ROS 2 was entirely redesigned to address the challenges facing the commercialization of robotics technology, while continuing its legacy of a broad ecosystem of distributed, community driven projects. It tackles long-standing problems including security, embedded and real-time support, and operating in challenging networking environments [2].

ROS 2 also introduces approaches enabling developers to create performant, deterministic, and safe systems. It encourages users to take control over a program’s lifecycle, execution model, and resources. Two of the provided mechanisms are new types of Nodes and Executors. Lifecycle and Composition nodes allow programs to have structural control over when and where a program executes, respectively [2].

This paper will focus on the latter, the composition node, which enables a designer to manually or dynamically instantiate nodes into processes. They are also referred to more succinctly as Components.

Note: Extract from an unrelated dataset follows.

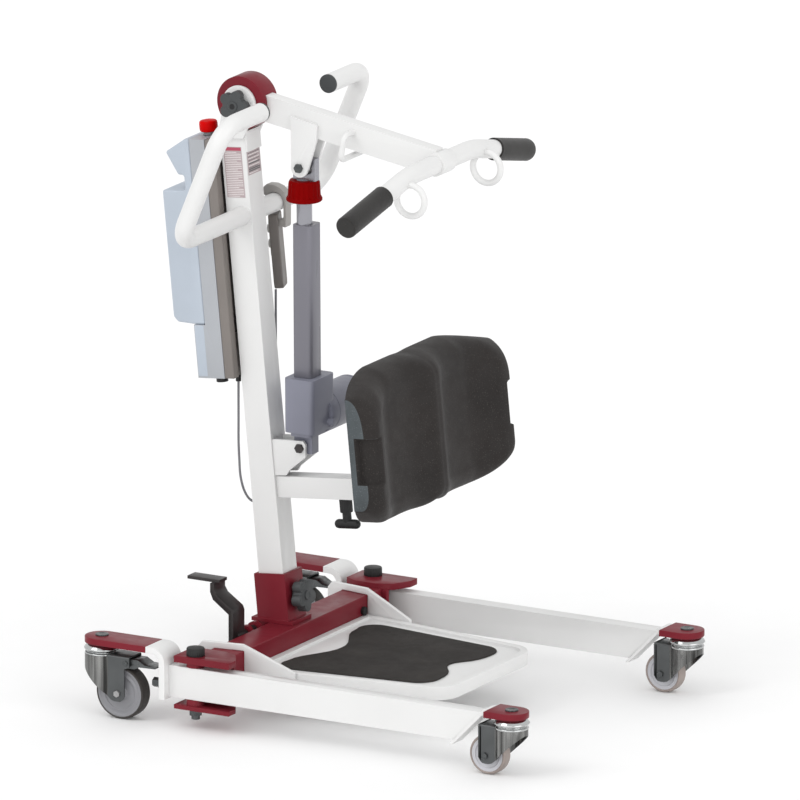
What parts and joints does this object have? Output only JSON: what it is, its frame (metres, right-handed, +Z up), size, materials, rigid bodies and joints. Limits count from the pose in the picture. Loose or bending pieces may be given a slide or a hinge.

Composition was created to combat performance issues of one program per process while being unobtrusive to end-users [2]. Since many independent components may be assembled into a single process, ROS 2 maintains a distributed development model. Composition dramatically improves performance of the system from compute and memory, to latency and throughput. The impact is significant when developing resource-constrained systems, practical systems with dozens of nodes, or particularly large messages common to sensor processing pipelines. Indeed, processing pipelines with message sizes larger than 1 MB, such as images and point clouds, are virtually impossible without node composition. Further, according to iRobot and discussed in Sec. VI-B, products like the iRobot Create® 3 would not have been possible without ROS 2 composition reducing the computational burdens on its embedded processor. Composition also allows for intra-process communication (IPC), further improving performance with zero-copy.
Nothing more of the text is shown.